See, companies realize if they end up trying to sell the same item (say, a box of cookies) at a higher price (for $3.25 instead of $2.99), consumers will give it a second thought. It is no longer the automatic purchasing decision it once was. And that's how you lose business. The goal, then, is to sell the product at the same old price. And they do that by decreasing the quantity of the product.

While the same box of cookies may have had 15 cookies in the sleeve last year, it might now only have 13. A small difference, but if you're paying the same price, the product has certainly changed. (This is not a new strategy. A 2009 Consumer Reports investigation found that 50% of all food packaging is just empty space, caused at least partially by companies maintaining the same packaging while offering less and less food inside.) Make sure to keep an eye on that part of the packaging where it lists the amount contained inside.

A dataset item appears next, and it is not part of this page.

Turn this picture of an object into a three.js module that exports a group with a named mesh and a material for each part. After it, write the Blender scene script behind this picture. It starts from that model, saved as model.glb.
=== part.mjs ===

Another method that food companies use to hide price hikes is by introducing what seems like an entirely new product. Something jazzed up and snazzier than the original, with phrases like "An all-new recipe!" and "For a limited time!" marked in explosive font on the front of the package. While these "new and improved" products may be slightly different, the reason they're changing up isn't because they have a better product to sell. By introducing a "brand new" item to the mix, consumers will (a) be interested in giving this new product a test-drive, which automatically generates a boost in sales; and (b) not be able to compare the amount in this package with the older version.

Food companies can decrease the amount of food inside, raise the prices, really do anything they want to because this item is a "new" product in the shopper's mind. (This concept is perhaps best explained in a short scene in the second season of "The Wire," which you can watch here, keeping in mind that plenty of the language in the clip may not be suitable for folks of a more delicate nature.) It pays to be skeptical of anything advertised as "new and improved." For the most part, the only thing that's truly improved is the company's bottom line.

These are just two of the most obvious examples. The fact is that if food companies pay more money because of the drought conditions, they will pass that cost onto consumers. So while it may seem like the price tag of the item you're getting is the same, it isn't.